━━ DATA SEGMENT
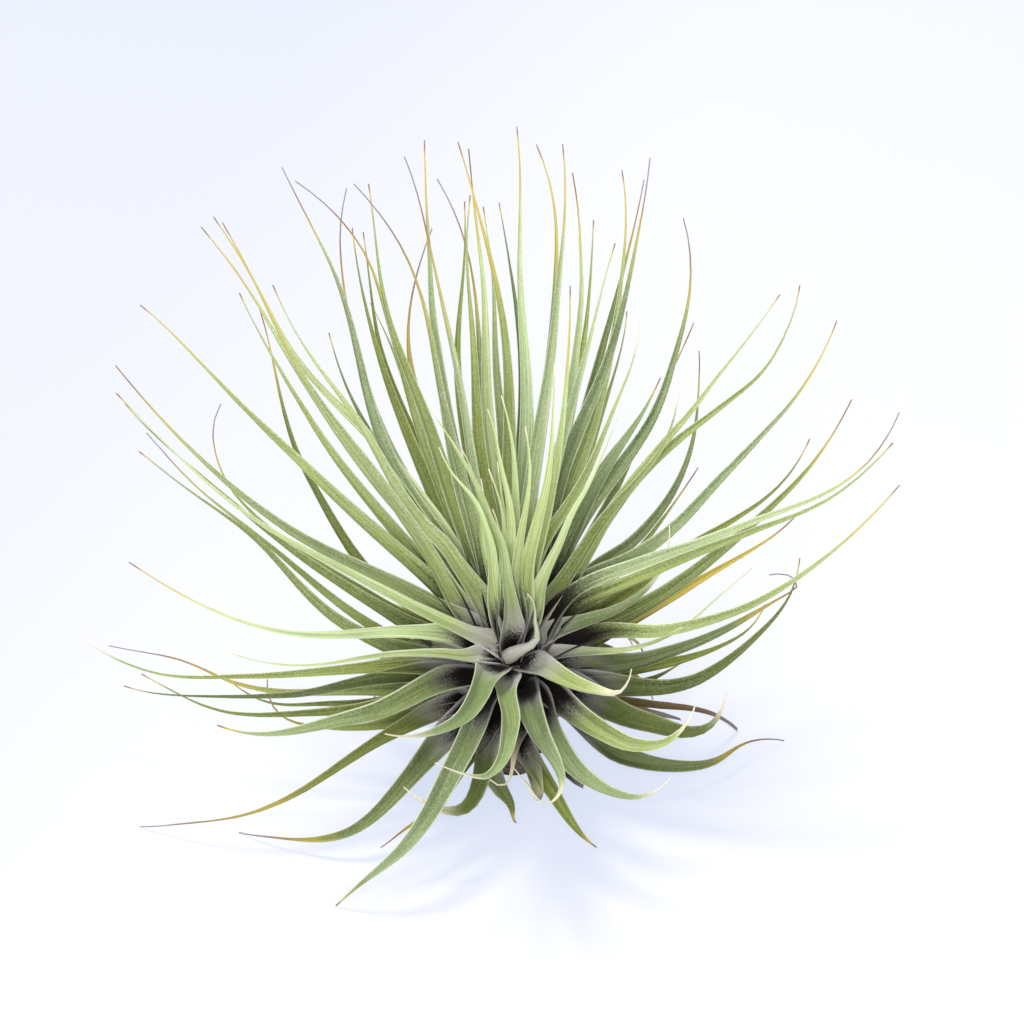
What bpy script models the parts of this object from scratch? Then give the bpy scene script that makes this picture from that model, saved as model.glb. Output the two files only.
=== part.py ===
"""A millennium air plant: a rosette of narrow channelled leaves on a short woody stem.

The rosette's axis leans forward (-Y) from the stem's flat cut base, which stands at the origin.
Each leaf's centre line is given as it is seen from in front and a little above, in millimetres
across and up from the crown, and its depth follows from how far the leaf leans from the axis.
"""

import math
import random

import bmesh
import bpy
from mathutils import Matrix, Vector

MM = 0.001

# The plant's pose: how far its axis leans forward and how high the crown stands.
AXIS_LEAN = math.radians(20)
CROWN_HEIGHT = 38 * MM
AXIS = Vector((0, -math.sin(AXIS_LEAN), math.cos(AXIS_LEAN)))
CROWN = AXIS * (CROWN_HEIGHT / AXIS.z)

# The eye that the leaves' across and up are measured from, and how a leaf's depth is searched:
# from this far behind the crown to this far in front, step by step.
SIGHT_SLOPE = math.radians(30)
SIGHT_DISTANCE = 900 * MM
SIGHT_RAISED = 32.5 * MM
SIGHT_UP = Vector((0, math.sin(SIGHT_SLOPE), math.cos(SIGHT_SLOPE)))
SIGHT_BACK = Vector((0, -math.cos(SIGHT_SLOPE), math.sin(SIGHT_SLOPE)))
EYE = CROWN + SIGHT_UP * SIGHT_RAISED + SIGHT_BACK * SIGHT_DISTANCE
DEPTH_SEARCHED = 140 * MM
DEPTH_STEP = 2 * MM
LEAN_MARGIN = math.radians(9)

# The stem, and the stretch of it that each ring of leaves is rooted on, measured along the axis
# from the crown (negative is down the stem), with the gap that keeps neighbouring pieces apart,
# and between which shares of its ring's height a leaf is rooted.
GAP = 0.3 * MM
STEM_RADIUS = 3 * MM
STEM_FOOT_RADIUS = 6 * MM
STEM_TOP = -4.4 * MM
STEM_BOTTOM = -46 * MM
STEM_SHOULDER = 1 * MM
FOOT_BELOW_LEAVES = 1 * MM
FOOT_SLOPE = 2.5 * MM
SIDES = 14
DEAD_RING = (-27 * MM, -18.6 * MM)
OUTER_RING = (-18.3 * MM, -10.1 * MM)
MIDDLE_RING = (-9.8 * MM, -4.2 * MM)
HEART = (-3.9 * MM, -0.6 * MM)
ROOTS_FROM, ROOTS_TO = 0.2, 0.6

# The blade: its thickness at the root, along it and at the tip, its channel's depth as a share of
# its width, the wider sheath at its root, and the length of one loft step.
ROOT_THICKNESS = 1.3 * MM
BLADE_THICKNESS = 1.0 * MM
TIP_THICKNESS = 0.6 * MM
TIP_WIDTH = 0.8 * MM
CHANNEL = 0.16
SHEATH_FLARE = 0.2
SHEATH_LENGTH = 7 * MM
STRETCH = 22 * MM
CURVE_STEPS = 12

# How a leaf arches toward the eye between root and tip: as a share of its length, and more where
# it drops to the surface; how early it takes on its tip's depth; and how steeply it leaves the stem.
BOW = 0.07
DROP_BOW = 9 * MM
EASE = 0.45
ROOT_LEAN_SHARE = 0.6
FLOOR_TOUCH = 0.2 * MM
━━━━
# STATED EXERCISE
Nothing in the data may differ; print all of it exactly as written.

# SOLUTION FOR THIS TASK
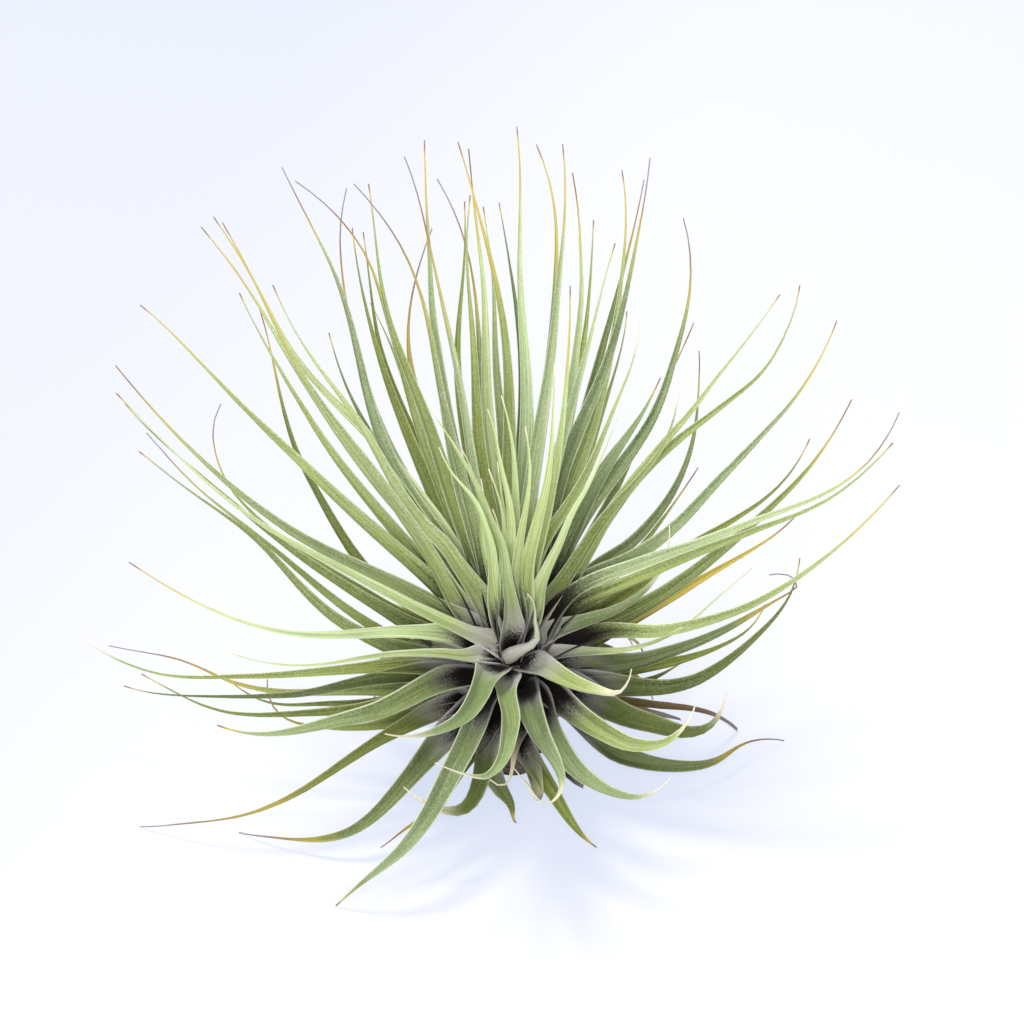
What bpy script models the parts of this object from scratch? Then give the bpy scene script that makes this picture from that model, saved as model.glb. Output the two files only.
=== part.py ===
"""A millennium air plant: a rosette of narrow channelled leaves on a short woody stem.

The rosette's axis leans forward (-Y) from the stem's flat cut base, which stands at the origin.
Each leaf's centre line is given as it is seen from in front and a little above, in millimetres
across and up from the crown, and its depth follows from how far the leaf leans from the axis.
"""

import math
import random

import bmesh
import bpy
from mathutils import Matrix, Vector

MM = 0.001

# The plant's pose: how far its axis leans forward and how high the crown stands.
AXIS_LEAN = math.radians(20)
CROWN_HEIGHT = 38 * MM
AXIS = Vector((0, -math.sin(AXIS_LEAN), math.cos(AXIS_LEAN)))
CROWN = AXIS * (CROWN_HEIGHT / AXIS.z)

# The eye that the leaves' across and up are measured from, and how a leaf's depth is searched:
# from this far behind the crown to this far in front, step by step.
SIGHT_SLOPE = math.radians(30)
SIGHT_DISTANCE = 900 * MM
SIGHT_RAISED = 32.5 * MM
SIGHT_UP = Vector((0, math.sin(SIGHT_SLOPE), math.cos(SIGHT_SLOPE)))
SIGHT_BACK = Vector((0, -math.cos(SIGHT_SLOPE), math.sin(SIGHT_SLOPE)))
EYE = CROWN + SIGHT_UP * SIGHT_RAISED + SIGHT_BACK * SIGHT_DISTANCE
DEPTH_SEARCHED = 140 * MM
DEPTH_STEP = 2 * MM
LEAN_MARGIN = math.radians(9)

# The stem, and the stretch of it that each ring of leaves is rooted on, measured along the axis
# from the crown (negative is down the stem), with the gap that keeps neighbouring pieces apart,
# and between which shares of its ring's height a leaf is rooted.
GAP = 0.3 * MM
STEM_RADIUS = 3 * MM
STEM_FOOT_RADIUS = 6 * MM
STEM_TOP = -4.4 * MM
STEM_BOTTOM = -46 * MM
STEM_SHOULDER = 1 * MM
FOOT_BELOW_LEAVES = 1 * MM
FOOT_SLOPE = 2.5 * MM
SIDES = 14
DEAD_RING = (-27 * MM, -18.6 * MM)
OUTER_RING = (-18.3 * MM, -10.1 * MM)
MIDDLE_RING = (-9.8 * MM, -4.2 * MM)
HEART = (-3.9 * MM, -0.6 * MM)
ROOTS_FROM, ROOTS_TO = 0.2, 0.6

# The blade: its thickness at the root, along it and at the tip, its channel's depth as a share of
# its width, the wider sheath at its root, and the length of one loft step.
ROOT_THICKNESS = 1.3 * MM
BLADE_THICKNESS = 1.0 * MM
TIP_THICKNESS = 0.6 * MM
TIP_WIDTH = 0.8 * MM
CHANNEL = 0.16
SHEATH_FLARE = 0.2
SHEATH_LENGTH = 7 * MM
STRETCH = 22 * MM
CURVE_STEPS = 12

# How a leaf arches toward the eye between root and tip: as a share of its length, and more where
# it drops to the surface; how early it takes on its tip's depth; and how steeply it leaves the stem.
BOW = 0.07
DROP_BOW = 9 * MM
EASE = 0.45
ROOT_LEAN_SHARE = 0.6
FLOOR_TOUCH = 0.2 * MM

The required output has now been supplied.